I am enjoying The River of Doubt by Candice Millard, 2005. It's the story of Teddy Roosevelt's descent into an "unmapped, rapids-choked tributary of the Amazon" (Rio da Duvida) . Very suspenseful and a great look at the South American rain forest in 1913. On this expedition three men died and Roosevelt was brought to the brink of suicide. Eeesh!

Read it earlier this year. Amazing story. Roosevelt was a stud.

If you like those types of stories you should check out Endurance: Shackleton's Incredible Voyage. Incredible stuff.
 
Knocked out a couple Vonnegut books (Slaughterhouse Five and Breakfast of Champions), some Michael Eric Dyson, The Black Swan, and some books on international development. Looking to take on some bell hooks soon.
 
For a bit of modernist avant-garde that isn't non-narrative or impossible to read, check out Jesse Ball. I really enjoyed Samedi the Deafness and I'm reading The Curfew now. Recommend both.

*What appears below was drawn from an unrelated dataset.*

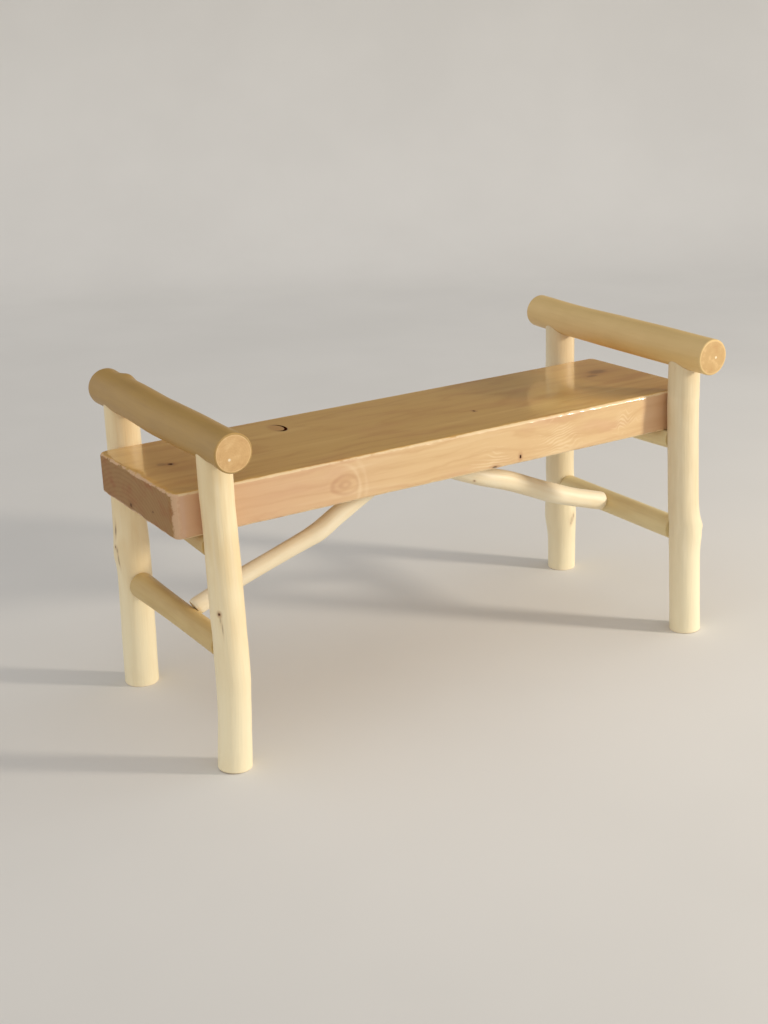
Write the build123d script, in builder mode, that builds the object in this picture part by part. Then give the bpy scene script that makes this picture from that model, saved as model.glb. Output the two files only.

Also picked up Diary of an Oxygen Thief (author anonymous) at McSweeney's the last time I was in NYC. It's good, but emotionally rough.
 
Finally read "Into the Wild" by Jon Krakauer. Very interesting story.

Have you read other Krakauer books? I liked Into Thin Air better than Into the Wild. Also found Under the Banner of Heaven extremely fascinating.

Just finished Loving Frank. It's an historical fiction novel based on part of the life of Frank Lloyd Wright and focused on his affair with Mamah Borthwick Cheney (one of this clients). Very interesting story.
 
Have you read other Krakauer books? I liked Into Thin Air better than Into the Wild. Also found Under the Banner of Heaven extremely fascinating.

Me too. Haven't read Under the Banner of Heaven yet but that will be a good choice with one of the multitudes of Amazon gift cards I'm hoping to receive for Christmas.
 
Into Thin Air is the best Krakauer book no doubt. Have read it probably 10+ times.